- **Your task**
Output, word for word, every line from the start of the listing down to and including the line that contains "return np.sqrt(1 - (2"; include nothing else.

─── Data segment

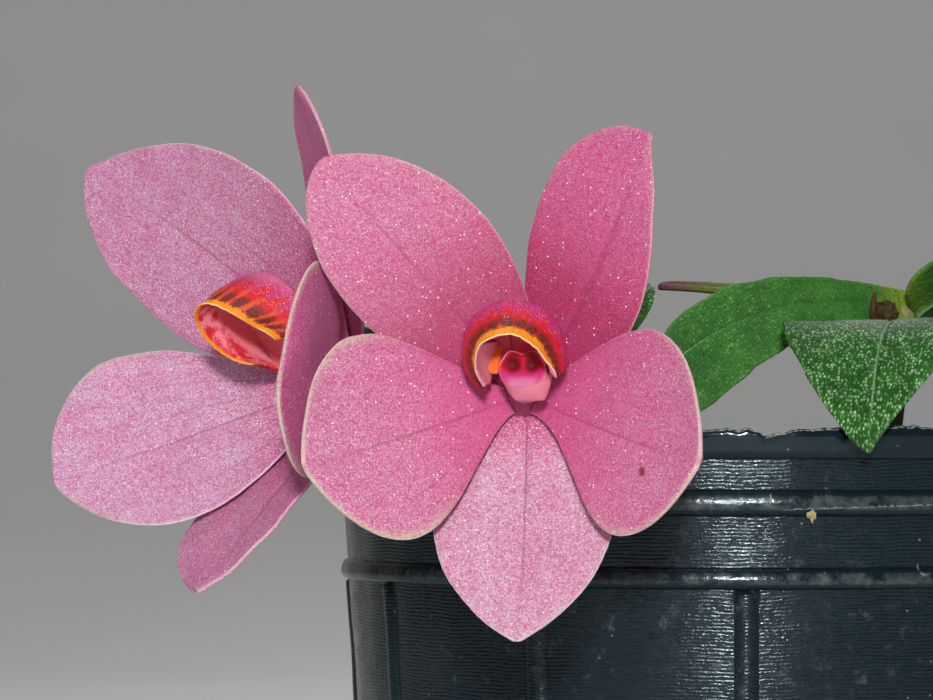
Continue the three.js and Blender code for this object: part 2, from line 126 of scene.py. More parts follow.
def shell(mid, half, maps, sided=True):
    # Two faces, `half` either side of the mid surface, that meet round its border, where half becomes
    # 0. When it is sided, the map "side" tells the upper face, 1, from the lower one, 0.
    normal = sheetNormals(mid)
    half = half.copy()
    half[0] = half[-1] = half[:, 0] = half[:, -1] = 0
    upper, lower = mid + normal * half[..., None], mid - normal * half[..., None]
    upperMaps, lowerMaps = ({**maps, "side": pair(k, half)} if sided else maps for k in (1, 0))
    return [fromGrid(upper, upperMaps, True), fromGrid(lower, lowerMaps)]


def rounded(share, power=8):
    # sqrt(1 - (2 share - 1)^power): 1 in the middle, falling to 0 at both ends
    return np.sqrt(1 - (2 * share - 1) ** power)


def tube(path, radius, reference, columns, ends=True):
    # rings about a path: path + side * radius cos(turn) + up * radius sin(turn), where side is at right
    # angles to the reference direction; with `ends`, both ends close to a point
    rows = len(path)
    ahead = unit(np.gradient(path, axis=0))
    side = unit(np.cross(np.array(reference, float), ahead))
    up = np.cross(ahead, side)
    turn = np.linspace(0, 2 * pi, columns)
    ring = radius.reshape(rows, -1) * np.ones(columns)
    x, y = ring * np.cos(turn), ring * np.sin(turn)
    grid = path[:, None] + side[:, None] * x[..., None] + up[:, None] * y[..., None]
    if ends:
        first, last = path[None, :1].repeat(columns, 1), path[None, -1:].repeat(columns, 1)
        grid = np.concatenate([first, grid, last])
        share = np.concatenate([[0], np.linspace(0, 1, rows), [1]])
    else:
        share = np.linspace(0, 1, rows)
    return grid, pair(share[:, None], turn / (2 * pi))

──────

- **Solved exercise**
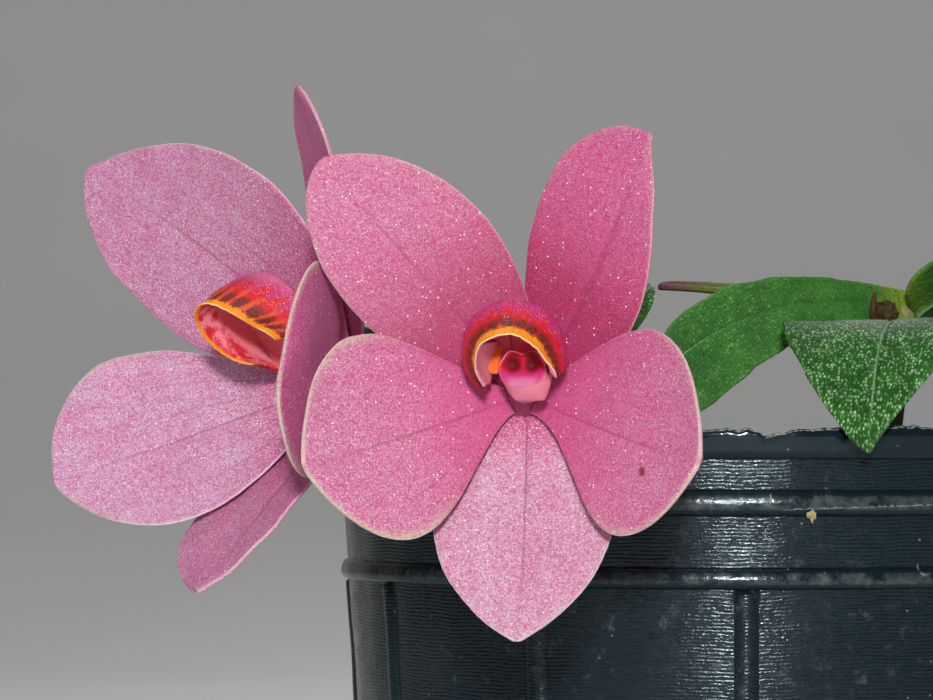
Continue the three.js and Blender code for this object: part 2, from line 126 of scene.py. More parts follow.
def shell(mid, half, maps, sided=True):
    # Two faces, `half` either side of the mid surface, that meet round its border, where half becomes
    # 0. When it is sided, the map "side" tells the upper face, 1, from the lower one, 0.
    normal = sheetNormals(mid)
    half = half.copy()
    half[0] = half[-1] = half[:, 0] = half[:, -1] = 0
    upper, lower = mid + normal * half[..., None], mid - normal * half[..., None]
    upperMaps, lowerMaps = ({**maps, "side": pair(k, half)} if sided else maps for k in (1, 0))
    return [fromGrid(upper, upperMaps, True), fromGrid(lower, lowerMaps)]


def rounded(share, power=8):
    # sqrt(1 - (2 share - 1)^power): 1 in the middle, falling to 0 at both ends
    return np.sqrt(1 - (2 * share - 1) ** power)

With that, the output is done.